** begin Task data **

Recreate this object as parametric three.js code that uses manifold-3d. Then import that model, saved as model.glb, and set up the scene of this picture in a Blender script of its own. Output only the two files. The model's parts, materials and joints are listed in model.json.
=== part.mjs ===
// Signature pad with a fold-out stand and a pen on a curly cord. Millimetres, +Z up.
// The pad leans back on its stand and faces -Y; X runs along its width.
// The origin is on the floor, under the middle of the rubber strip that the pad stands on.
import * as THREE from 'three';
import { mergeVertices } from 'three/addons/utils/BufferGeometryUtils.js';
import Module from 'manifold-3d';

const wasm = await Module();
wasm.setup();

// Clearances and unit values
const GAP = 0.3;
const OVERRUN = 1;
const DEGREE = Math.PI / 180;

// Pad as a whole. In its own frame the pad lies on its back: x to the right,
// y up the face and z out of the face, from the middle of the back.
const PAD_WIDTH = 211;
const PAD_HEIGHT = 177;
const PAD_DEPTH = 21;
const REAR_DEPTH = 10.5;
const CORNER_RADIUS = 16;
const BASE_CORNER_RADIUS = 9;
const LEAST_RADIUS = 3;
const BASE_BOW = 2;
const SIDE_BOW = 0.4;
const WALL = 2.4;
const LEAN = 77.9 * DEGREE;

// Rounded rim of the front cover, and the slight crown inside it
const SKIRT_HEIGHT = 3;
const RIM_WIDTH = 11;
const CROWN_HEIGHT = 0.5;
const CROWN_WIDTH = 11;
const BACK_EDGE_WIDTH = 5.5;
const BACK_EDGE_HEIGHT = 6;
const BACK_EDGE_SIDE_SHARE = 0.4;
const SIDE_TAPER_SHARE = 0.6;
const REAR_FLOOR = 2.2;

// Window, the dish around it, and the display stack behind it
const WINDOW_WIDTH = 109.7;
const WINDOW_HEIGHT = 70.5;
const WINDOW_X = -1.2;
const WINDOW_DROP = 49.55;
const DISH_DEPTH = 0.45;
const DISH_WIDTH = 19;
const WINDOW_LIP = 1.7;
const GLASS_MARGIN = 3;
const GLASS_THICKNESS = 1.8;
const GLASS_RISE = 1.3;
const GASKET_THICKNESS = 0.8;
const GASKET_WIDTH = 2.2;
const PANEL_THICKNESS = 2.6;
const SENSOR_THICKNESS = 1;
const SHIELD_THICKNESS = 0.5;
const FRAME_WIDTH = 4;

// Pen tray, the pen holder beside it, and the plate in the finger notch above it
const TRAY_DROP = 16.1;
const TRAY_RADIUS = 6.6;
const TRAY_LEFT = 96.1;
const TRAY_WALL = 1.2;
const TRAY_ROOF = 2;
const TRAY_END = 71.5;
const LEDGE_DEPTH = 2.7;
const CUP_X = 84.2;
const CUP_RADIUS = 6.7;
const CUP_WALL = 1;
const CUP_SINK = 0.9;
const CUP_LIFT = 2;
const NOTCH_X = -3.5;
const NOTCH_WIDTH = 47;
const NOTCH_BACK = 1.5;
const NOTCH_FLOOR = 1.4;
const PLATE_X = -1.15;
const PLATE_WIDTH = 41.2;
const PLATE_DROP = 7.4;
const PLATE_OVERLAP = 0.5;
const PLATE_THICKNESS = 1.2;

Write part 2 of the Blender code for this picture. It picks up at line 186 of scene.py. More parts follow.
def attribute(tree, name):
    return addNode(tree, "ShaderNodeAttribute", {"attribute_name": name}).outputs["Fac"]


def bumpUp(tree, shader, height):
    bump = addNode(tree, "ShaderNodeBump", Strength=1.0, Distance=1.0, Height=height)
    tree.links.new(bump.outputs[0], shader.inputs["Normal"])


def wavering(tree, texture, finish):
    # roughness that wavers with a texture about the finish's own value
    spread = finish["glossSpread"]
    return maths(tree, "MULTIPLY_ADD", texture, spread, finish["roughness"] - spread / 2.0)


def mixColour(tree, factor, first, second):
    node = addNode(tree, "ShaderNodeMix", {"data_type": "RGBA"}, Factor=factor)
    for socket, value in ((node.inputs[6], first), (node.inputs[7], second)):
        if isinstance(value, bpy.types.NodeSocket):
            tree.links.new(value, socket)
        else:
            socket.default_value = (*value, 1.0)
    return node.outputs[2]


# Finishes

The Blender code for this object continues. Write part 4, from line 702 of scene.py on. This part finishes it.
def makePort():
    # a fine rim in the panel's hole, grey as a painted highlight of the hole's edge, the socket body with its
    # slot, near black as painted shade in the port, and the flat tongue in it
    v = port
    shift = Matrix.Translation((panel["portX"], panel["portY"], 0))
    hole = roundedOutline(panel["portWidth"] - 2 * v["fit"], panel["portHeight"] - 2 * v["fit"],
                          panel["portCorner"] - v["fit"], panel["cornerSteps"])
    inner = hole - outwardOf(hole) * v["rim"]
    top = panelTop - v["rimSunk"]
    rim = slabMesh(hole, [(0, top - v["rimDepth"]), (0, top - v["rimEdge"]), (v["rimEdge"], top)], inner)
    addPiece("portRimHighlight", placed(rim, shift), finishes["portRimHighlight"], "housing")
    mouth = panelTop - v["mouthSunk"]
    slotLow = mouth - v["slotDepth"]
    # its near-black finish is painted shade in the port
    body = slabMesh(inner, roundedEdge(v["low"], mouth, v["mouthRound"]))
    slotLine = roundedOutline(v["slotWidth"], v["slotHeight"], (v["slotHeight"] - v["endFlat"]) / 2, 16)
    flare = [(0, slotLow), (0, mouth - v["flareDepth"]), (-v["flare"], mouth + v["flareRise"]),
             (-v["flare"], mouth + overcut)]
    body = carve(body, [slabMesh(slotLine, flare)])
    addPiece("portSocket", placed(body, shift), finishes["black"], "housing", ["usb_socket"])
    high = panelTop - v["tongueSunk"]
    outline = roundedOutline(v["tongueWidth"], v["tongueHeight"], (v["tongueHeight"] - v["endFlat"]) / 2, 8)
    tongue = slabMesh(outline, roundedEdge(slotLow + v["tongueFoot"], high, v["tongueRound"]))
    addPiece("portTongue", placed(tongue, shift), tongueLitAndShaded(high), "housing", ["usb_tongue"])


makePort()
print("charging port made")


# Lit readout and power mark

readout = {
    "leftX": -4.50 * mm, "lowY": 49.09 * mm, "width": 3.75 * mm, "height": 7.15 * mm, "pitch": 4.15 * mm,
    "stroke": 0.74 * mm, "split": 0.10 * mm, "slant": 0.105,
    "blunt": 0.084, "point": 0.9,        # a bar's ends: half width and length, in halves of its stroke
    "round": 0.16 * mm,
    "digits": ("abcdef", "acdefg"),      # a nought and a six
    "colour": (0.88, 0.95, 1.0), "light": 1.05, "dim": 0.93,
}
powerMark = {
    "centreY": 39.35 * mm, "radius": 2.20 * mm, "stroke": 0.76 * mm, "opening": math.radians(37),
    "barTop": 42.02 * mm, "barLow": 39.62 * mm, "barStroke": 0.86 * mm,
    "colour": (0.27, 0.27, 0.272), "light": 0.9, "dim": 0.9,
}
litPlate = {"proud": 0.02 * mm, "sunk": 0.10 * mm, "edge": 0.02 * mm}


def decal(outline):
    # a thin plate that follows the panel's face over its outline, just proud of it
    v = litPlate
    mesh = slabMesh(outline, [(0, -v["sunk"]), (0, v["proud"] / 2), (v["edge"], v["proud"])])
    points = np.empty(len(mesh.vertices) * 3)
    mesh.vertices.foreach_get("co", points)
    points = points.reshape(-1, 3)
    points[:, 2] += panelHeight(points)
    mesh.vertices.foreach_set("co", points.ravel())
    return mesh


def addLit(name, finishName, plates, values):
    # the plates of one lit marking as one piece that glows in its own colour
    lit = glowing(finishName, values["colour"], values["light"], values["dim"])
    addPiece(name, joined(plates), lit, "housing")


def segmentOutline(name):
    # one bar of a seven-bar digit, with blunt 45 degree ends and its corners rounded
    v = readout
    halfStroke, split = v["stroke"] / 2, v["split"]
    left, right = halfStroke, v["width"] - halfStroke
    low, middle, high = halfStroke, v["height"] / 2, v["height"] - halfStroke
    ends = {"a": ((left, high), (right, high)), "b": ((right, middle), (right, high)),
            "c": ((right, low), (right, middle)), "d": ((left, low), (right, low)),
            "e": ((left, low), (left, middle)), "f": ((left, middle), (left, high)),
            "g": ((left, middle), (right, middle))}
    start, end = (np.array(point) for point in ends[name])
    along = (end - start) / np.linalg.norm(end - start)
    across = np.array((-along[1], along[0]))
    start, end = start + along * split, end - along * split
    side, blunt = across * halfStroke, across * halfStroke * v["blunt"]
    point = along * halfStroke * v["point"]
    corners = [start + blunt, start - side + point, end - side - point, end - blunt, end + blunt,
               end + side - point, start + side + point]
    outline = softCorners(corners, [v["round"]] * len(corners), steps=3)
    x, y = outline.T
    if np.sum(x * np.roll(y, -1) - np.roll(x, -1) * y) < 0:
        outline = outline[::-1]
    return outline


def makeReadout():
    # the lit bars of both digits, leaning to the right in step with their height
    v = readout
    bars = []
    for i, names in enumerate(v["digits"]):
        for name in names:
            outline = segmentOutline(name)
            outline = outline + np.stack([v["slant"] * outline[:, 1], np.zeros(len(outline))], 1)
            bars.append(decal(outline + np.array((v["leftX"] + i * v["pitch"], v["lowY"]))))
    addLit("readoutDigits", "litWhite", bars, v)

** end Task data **

Reprint the data above from the opening line to the line holding "wasm.setup();", inclusive, and nothing else.

Recreate this object as parametric three.js code that uses manifold-3d. Then import that model, saved as model.glb, and set up the scene of this picture in a Blender script of its own. Output only the two files. The model's parts, materials and joints are listed in model.json.
=== part.mjs ===
// Signature pad with a fold-out stand and a pen on a curly cord. Millimetres, +Z up.
// The pad leans back on its stand and faces -Y; X runs along its width.
// The origin is on the floor, under the middle of the rubber strip that the pad stands on.
import * as THREE from 'three';
import { mergeVertices } from 'three/addons/utils/BufferGeometryUtils.js';
import Module from 'manifold-3d';

const wasm = await Module();
wasm.setup();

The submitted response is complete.